Titus Andronicus

After reading Titus Andronicus, viewing at least one production, and listening to the audio lecture, you are now ready to discuss elements of the play here in discussion board virtual space. Choose just 2 of the questions below to write a 100 word minimum response to each question, quoting at least once from the play, citing the Act, Scene, and Lines. Use standard formatting for this--for example: (2.3.44-47) means Act Two, Scene Three, Lines 45 to 47.
Once you have posted two responses, then respond with a substantive answer to two of your classmates (not a compliment or a criticism per se, but a response to the content of the play as viewed by a classmate).

  1. The play involves two cycles of revenge: Tamora's against the Andronici and Titus's against Tamora and her sons. We have talked about revenge and due proportion - how do the cycles of revenge fit in with this pattern? Does the play demonstrate that revenge only serves to cause more revenge - is this a pattern of violence that can only spiral out of control?
  2. How do you respond to the character of Titus throughout this play? Does he develop as a character or is he essentially static? Compare him to Hecuba - both suffer what seem to be an endless succession of blows in a short space of time - do they respond to the situation in similar terms, is one more deserving of their suffering than the other?

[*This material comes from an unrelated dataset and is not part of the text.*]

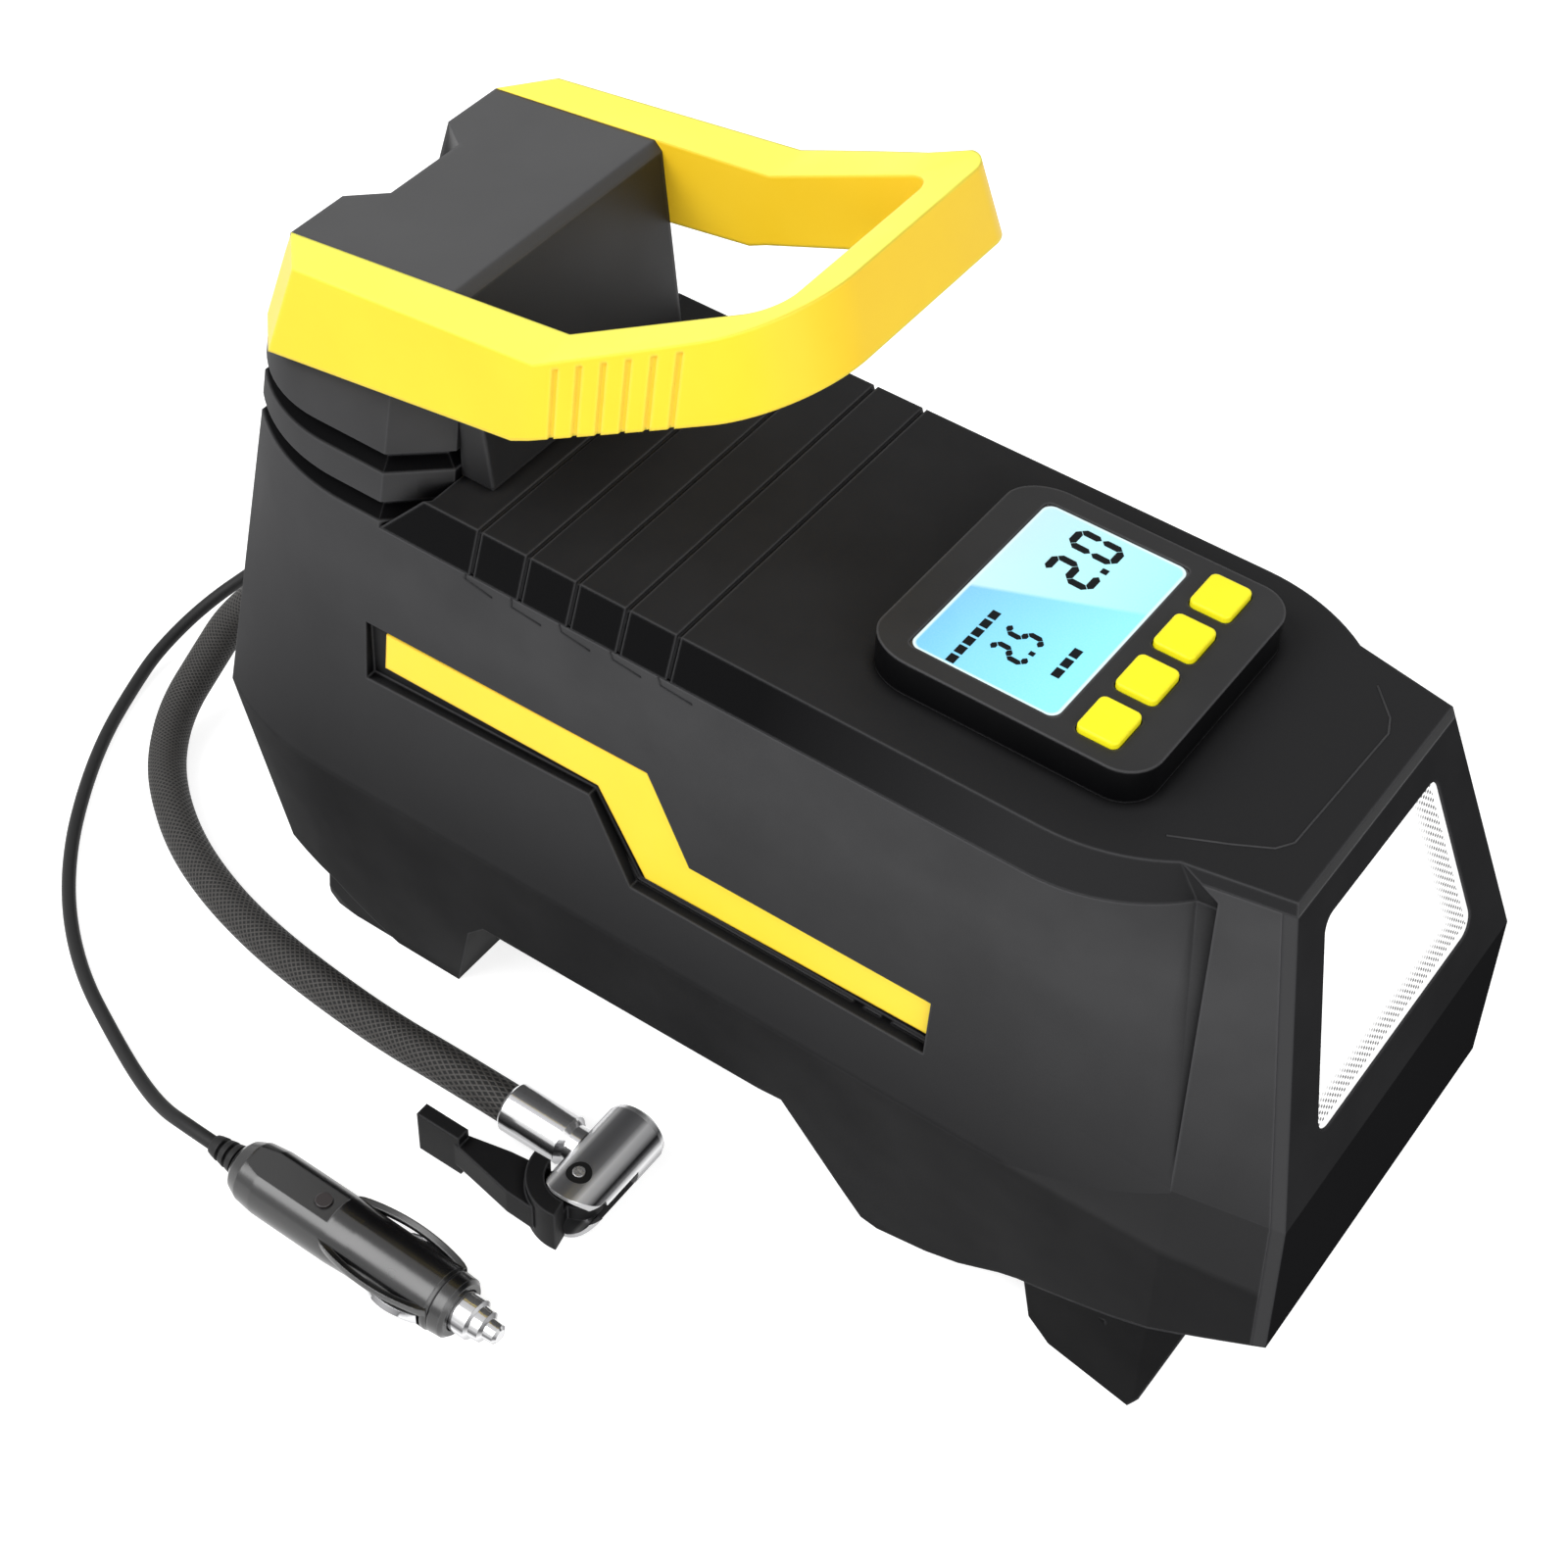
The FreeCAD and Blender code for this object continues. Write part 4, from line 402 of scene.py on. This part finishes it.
display = {
    "top": 0.0311, "bottom": 0.0649, "halfWidth": 0.0261, "corner": 0.0026,
    "lineX": 0.0329, "lineY": -0.0038, "lineSlope": 0.43, "lineEdge": 0.6 * mm,
    "paleTop": "c2edf7", "paleBottom": "9cecf6", "blueTop": "74c4ee", "blueBottom": "84e4f4",
    "rim": "def6fb", "rimFrom": (0.9 * mm, 0.4 * mm), "frame": "101011",
    "frameFrom": (0.15 * mm, 0.0), "weaveSize": 0.4 * mm, "weaveDetail": 2.0, "weave": 0.05,
    "roughness": (0.18, 0.24), "coat": 0.4, "coatRoughness": 0.05, "glow": 0.15,
}


def fromEdge(tree, down, across, look):
    # way to the rounded edge of the lit window
    middle, half = (look["top"] + look["bottom"]) / 2, (look["bottom"] - look["top"]) / 2
    down = sums(tree, "SUBTRACT", down, middle)
    out = []
    for value, size in ((across, look["halfWidth"]), (down, half)):
        past = sums(tree, "SUBTRACT", sums(tree, "ABSOLUTE", value), size - look["corner"])
        out.append(sums(tree, "MAXIMUM", past, 0.0))
    return sums(tree, "SUBTRACT", look["corner"], distance(tree, *out))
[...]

  3. Parent-child relationships play a large role in the play: Titus and his children; Tamora and her sons; Aaron and his child. Compare these relationships with each other - how can these relationships be characterized, how do they inform the action?
  4. What do you think of the character of Aaron? Is he a quintessential villain? What are his motivations for doing what he does? Does he have any redeeming features?
  5. How do racism and hate feature in the play? How do they motivate and enable the action?
  6. What picture of Roman society emerges from the play?
  7. There are many classical references in this play. How do myths and examples from Rome's legendary past influence characters in the play?
  8. The play, although tremendously popular in Shakespeare's own day, has generally been panned by critics from the 18th cent. onwards. It has enjoyed something of a revival recently with Julie Taymor's screen version. Why do you think the play has generally not been well received and do you see something in the work that might appeal particularly to a contemporary audience or speak to concerns of the present?
  9. Titus Andronicus follows the conventions of the Elizabethan revenge play; yet in its massive excess the play seems less an imitation of the Elizabethan revenge drama than a deliberate parody of that form. Agree? Or not?
  10. Evelyn Waugh said, "Titus is an arduous part. He is on stage almost continuously as heroic veteran, stoic parent, implacable devotee of barbarous pieties, crazy victim, adroit revenger." Given the various roles Titus plays, how are we to understand him as a hero? Is he more tragic or Senecan? Does he exhibit any growth or healing in the course of the play, or is he just a physical manifestation of revenge?
  11. More than just a setting for the drama, the city of Rome in Titus Andronicus is a highly charged and deeply symbolic landscape that reflects the bodily and mental states of its main characters. Should Rome itself be included in the cast of characters? How does Shakespeare represent Rome in the play, and to what effect?
  12. Dover Wilson called Titus Andronicus"a huge joke which, we may guess, Shakespeare enjoyed twice over, once in the penning of it, and again in performance, while he watched his dear groundings, and most of those in the more expensive parts of the theatre also, gaping ever wider to swallow more as he tossed them bigger and bigger gobbets of sob-stuff and raw beef-steak." Is there any evidence in the way the play is written that Titus Andronicus is no more than a parody of a revenge play? Is there any way in which it is an original work that does more than parody?